I'm left with so many questions for the filmmakers: it is nice at first, but why use that blaring theme tune to punctuate every moment of action, or between scenes? I guess it is to show how exciting events are but it just makes the film play like a television episode such as The Avengers or The Persuaders, for all its heavy handed underscoring. Why did the filmmakers decide to use sped up motion for a couple of the action scenes, which makes what should be some of the more tense moments play out like Keystone Cops? Is the hero meant to be a cool loner or a horrible selfish monster? (I'm going with monster as only the worst kinds of people refer to themselves in the third person. Although wardrobe-wise I suppose Moon is able to pull off a salmon pink shirt and lobster red tie combination very well!) And what is the reason for the film's fascination for women's navels and liquids being shot at or smeared into them? Which gets replaced in the Marrakesh scenes with a similar fascination for every character holding single flowers to their noses and twirling them around during their dialogue scenes?

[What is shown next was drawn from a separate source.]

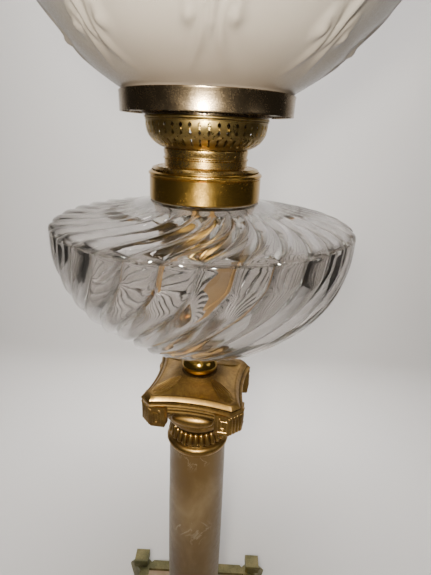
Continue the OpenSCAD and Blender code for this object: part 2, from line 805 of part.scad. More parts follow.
// The inner ring that drops over the rim of the basket.
module ring_hub() {
    skirt_out = basket_r - 2.4;
    color("#7d6a3a") turned([
        [hub_inner, hub_z - 4], [skirt_out, hub_z - 4], [skirt_out, hub_z], [hub_outer, hub_z],
        [hub_outer, hub_z + 1], [hub_inner, hub_z + 1]
    ]);
}

module ring_spokes() {
    spokes = 3;
    width = 6;
    color("#7d6a3a") for (k = [0 : spokes - 1])
        rotate(90 + 360 * k / spokes) translate([hub_outer - 2, -width / 2, hub_z + 1])
            cube([seat_inner + 2.5 - hub_outer + 2, width, seat_z - hub_z - 1]);
}

module shade() {
    z = shade_z;
    base = ring_top + 1.2;
    rise = shade_z + shade_h - base;
    r0 = ring_r + 0.6;
    wide = shade_r - r0;
    line = concat(
        [[fitter_r, z], [fitter_r, ring_top]],
        spline([
            [r0, base], [r0 + wide * 0.15, base + rise * 0.055],
            [r0 + wide * 0.36, base + rise * 0.133], [r0 + wide * 0.57, base + rise * 0.23],
            [r0 + wide * 0.765, base + rise * 0.335], [r0 + wide * 0.93, base + rise * 0.48],
            [shade_r, base + rise * 0.64], [shade_r - 3.6, base + rise * 0.82],
            [shade_r - 2, base + rise * 0.92], [shade_rim_r, base + rise]
        ], 4)
    );
    inner = [for (p = inset_line(line, shade_wall)) [p[0], max(p[1], z)]];
    color("#f2f1ec") turned(concat(line, reversed(inner)));
}

// ---- assembly ----

foot(225);  // foot_front_left
foot(315);  // foot_front_right
foot(135);  // foot_back_left
foot(45);  // foot_back_right
knob(225);  // knob_front_left
knob(315);  // knob_front_right
knob(135);  // knob_back_left
knob(45);  // knob_back_right
base_frame();
foot_screws();
stone_slab();
clamp_bar();
rod_washer();
rod_nut();
tie_rod();
column_foot();
column_shaft();
neck_ring();
capital();
capital_cap();
knuckle();
font_cup();
font();
neck_cement();
collar();
burner_flange();
burner_floor();
burner_drum();
wick_tube(-1);  // wick_tube_left
wick_tube(1);  // wick_tube_right
spindle_bushes();
spindle_bracket();
wick(-1);  // wick_left
wick(1);  // wick_right
spindle(-1);  // spindle_left
spindle(1);  // spindle_right
spur_wheels(-1);  // spur_wheels_left
spur_wheels(1);  // spur_wheels_right
winder_knob(-1);  // winder_knob_left
winder_knob(1);  // winder_knob_right
basket();
gallery_deck();
chimney_prongs();
burner_dome();
chimney();
shade_ring();
ring_hub();
ring_spokes();
shade();
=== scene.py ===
from math import pi, sin, cos, exp, atan2, hypot, radians
import bpy
import bmesh
from mathutils import Vector, Matrix


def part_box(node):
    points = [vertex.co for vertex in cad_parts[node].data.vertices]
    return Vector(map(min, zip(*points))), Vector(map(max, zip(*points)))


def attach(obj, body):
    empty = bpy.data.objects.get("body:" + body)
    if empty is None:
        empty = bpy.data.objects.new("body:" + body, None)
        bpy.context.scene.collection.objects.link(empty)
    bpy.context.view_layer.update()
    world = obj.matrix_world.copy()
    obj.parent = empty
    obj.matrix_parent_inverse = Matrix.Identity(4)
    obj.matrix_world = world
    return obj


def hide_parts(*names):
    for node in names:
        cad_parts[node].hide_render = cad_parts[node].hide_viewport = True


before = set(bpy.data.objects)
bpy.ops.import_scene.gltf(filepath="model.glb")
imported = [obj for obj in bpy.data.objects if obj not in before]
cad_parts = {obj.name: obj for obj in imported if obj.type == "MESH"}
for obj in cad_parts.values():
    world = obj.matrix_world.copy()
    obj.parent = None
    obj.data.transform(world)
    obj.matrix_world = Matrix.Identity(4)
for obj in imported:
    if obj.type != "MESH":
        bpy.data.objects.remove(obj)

scene = bpy.context.scene
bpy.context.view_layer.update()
mm = 0.001
print("frame loaded,", len(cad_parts), "parts")


# camera: a phone held close, a little above the collar
cameraSet = dict(away=271, height=512.2, turn=3, pitch=20.7, yaw=1.98, roll=2.39, lens=25.98)


def addCamera(c):
    pitch, yaw, roll, turn = (radians(c[k]) for k in ("pitch", "yaw", "roll", "turn"))
    ahead = Vector((sin(yaw) * cos(pitch), cos(yaw) * cos(pitch), -sin(pitch)))
    side = Vector((cos(yaw), -sin(yaw), 0))
    up = side.cross(ahead)
    x = side * cos(roll) + up * sin(roll)
    y = up * cos(roll) - side * sin(roll)
    facing = Matrix((x, y, -ahead)).transposed().to_4x4()
    place = Matrix.Translation((0, -c["away"] * mm, c["height"] * mm))
    cam = bpy.data.cameras.new("camera")
    cam.sensor_width = 36
    cam.lens = c["lens"]
    cam.clip_start = 0.01
    eye = bpy.data.objects.new("camera", cam)
    eye.matrix_world = Matrix.Rotation(turn, 4, "Z") @ place @ facing
    scene.collection.objects.link(eye)
    scene.camera = eye


addCamera(cameraSet)


def nodeBox(node):  # corners in millimetres, as the sizes of the pieces are
    lo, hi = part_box(node)
    return lo * 1000, hi * 1000


def smoothLine(points, steps=5):
    line = []
    last = len(points) - 1
    for i in range(last):
        a, b, c, d = (Vector(points[min(max(j, 0), last)]) for j in (i - 1, i, i + 1, i + 2))
        for k in range(steps):
            t = k / steps
            line.append(tuple(0.5 * (2 * b + (c - a) * t + (2 * a - 5 * b + 4 * c - d) * t * t
                                     + (3 * b - a - 3 * c + d) * t ** 3)))
    return line + [tuple(points[-1])]


def innerLine(line, wall):
    moved = []
    for i, p in enumerate(line):
        a, b = line[max(i - 1, 0)], line[min(i + 1, len(line) - 1)]
        way = Vector((b[0] - a[0], b[1] - a[1])).normalized()
        moved.append((p[0] - wall * way.y, p[1] + wall * way.x))
    return moved


def roundPart(x, z, r, start, stop, steps=6):
    return [(x + r * cos(radians(start + (stop - start) * k / steps)),
             z + r * sin(radians(start + (stop - start) * k / steps))) for k in range(steps + 1)]


def ease(t):
    t = min(max(t, 0), 1)
    return t * t * (3 - 2 * t)


def lathe(profile, steps, closed=False):
    bm = bmesh.new()
    row = bm.verts.layers.int.new("row")  # which point of the profile a vertex came from
    verts = [bm.verts.new((r * mm, 0, z * mm)) for r, z in profile]
    for i, v in enumerate(verts):
        v[row] = i
    edges = [bm.edges.new(pair) for pair in zip(verts, verts[1:])]
    if closed:
        edges.append(bm.edges.new((verts[-1], verts[0])))
    bmesh.ops.spin(bm, geom=verts + edges, cent=(0, 0, 0), axis=(0, 0, 1), angle=2 * pi,
                   steps=steps, use_merge=True)
    bmesh.ops.remove_doubles(bm, verts=bm.verts, dist=1e-7)
    bmesh.ops.dissolve_degenerate(bm, edges=bm.edges, dist=1e-7)
    return bm


def addTo(bm, other):
    spare = bpy.data.meshes.new("spare")
    other.to_mesh(spare)
    other.free()
    bm.from_mesh(spare)
    bpy.data.meshes.remove(spare)


def rod(points, radius, sides=6, taper=None):
    path = bpy.data.curves.new("path", "CURVE")
    path.dimensions = "3D"
    path.bevel_depth = radius * mm
    path.bevel_resolution = max(0, sides // 4 - 1)
    path.use_fill_caps = True
    spline = path.splines.new("POLY")
    spline.points.add(len(points) - 1)
    for i, (spot, p) in enumerate(zip(spline.points, points)):
        spot.co = (p[0] * mm, p[1] * mm, p[2] * mm, 1)
        spot.radius = taper(i / (len(points) - 1)) if taper else 1
    carrier = bpy.data.objects.new("path", path)
    mesh = bpy.data.meshes.new_from_object(carrier)
    bm = bmesh.new()
    bm.from_mesh(mesh)
    bmesh.ops.remove_doubles(bm, verts=bm.verts, dist=1e-6)
    bpy.data.objects.remove(carrier)
    bpy.data.curves.remove(path)
    bpy.data.meshes.remove(mesh)
    return bm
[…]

But I don't think such questions should really be asked of this film. It is the kind of film where the main character is introduced in a scene wiping blood from his face in the reflection of the glass of a picture, when there is a perfectly good mirror just feet away he could have used! Or where the hero again decides to abandon the Mystery Machine in Marrakesh, removes the "Flossie and the Crumbs" tacked on paper signs from the sides of the van, takes off the number plates and then just drops them in a heap on the ground next to the van! Why go to the bother! Those strange bits of business emphasise to me the way that the film is all about 'cool' postures and actions, in the same way that the dialogue is presumably meant to play like 'cool', sophisticated and sparkling repartee. Yet there is no actual thought behind exactly why the characters are doing what they're doing, except just to look 'cool'.

It sometimes feels like an improv gangster film in that sense, in which you can see all of the actors making up what their characters are doing from moment to moment. Perhaps best emphasised in the final showdown double crossing scene which somehow just peters out with half of the characters just slinking out of the scene at a loss for words!

Writing the film up I'm being harsh on it but it is certainly a unique film! I did particularly like the incredibly bleak ending that really seems to prefigure the final twist endings of Pete Walker's (much better) horror films, particularly that of House of Whipcord in the way that both films end wth the characters being led away to police cars. It is great to get a chance to see some of Walker's non-horror films, and to find out that this film has some of the same ideas within it.

It does also work as a very strange off kilter example of the kind of low-rent sex and violence British gangster film that was soon going to be utterly destroyed by Performance, and weirdly has a lot of similar obsessions to Performance in its bisexual sex, threats of sadism (as the heroine briefly gets threatened with a belt whipping when the lesbianism isn't having the desired effect) and bizarre halfway turn from urban gangster film to, in Moon's case a pop-star inflected trip to another country. But Moon handles its weird material more generically compared to Performance's extreme abstraction and fractured trip into the interior of a gangster's psyche.